While neither Gregorius or Owings has much, if anything, left to prove in the Minors, that's the likely destination for whichever one loses out in the battle for the starting job.
"I think it would be hard," D-backs general manager Kevin Towers said of keeping both young players at the big league level. "I don't think it's good for their development. They're both everyday type players and they're ready to be everyday type players. I would just hate for one of those kids to be sitting on the bench and playing once or twice a week. They'd be better off being in Triple-A, getting at-bats and getting ready in case there's an injury."
Gregorius saw more big league time than Owings, joining the D-backs in April last season, while Owings was a September callup.
Gregorius started off hot at the plate, but he slumped as the year went on, with his monthly batting average from April to September going .407, .293, .241, .234, .197 and .182.
Owings, meanwhile hit .330 for Triple-A Reno of the Pacific Coast League and .291 for the D-backs in September.
"To me, the favorite has to be Didi," Towers said. "He was our shortstop last year.
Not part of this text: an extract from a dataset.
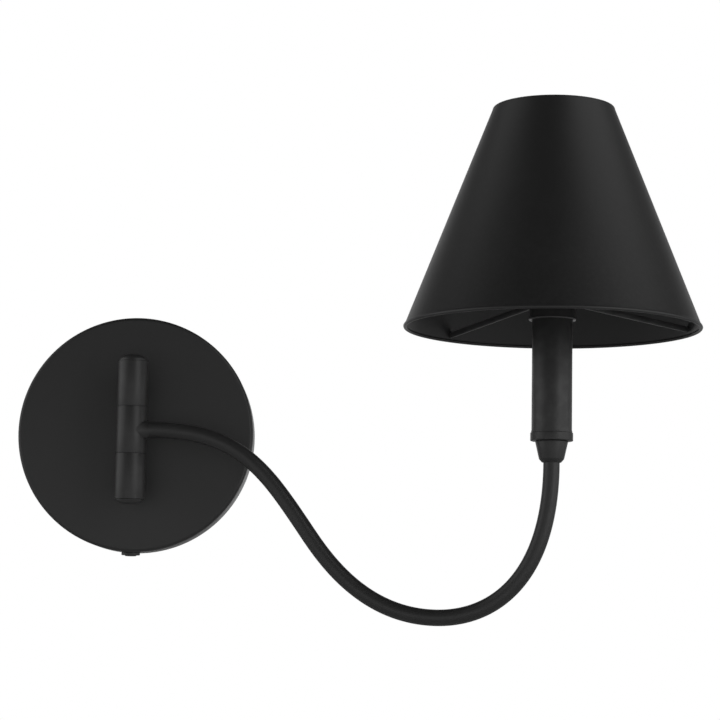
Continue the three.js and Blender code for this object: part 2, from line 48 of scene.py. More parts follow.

For a rookie, I thought he played very, very well. Great defender. He got off to a real hot start. The league probably caught up with him a little bit at the end. He probably got a little bit tired.
"Chris Owings was the MVP of the PCL and performed very well in September. I think 'Penny' knows he's in the competition, but these are two guys that are probably more of the future, and he's going to be supporting one or the other or maybe both. But it should be very competitive, and I look forward to watching them go out and play and compete."
Steve Gilbert is a reporter for MLB.com. Read his blog, Inside the D-backs, and follow him on Twitter @SteveGilbertMLB. This story was not subject to the approval of Major League Baseball or its clubs.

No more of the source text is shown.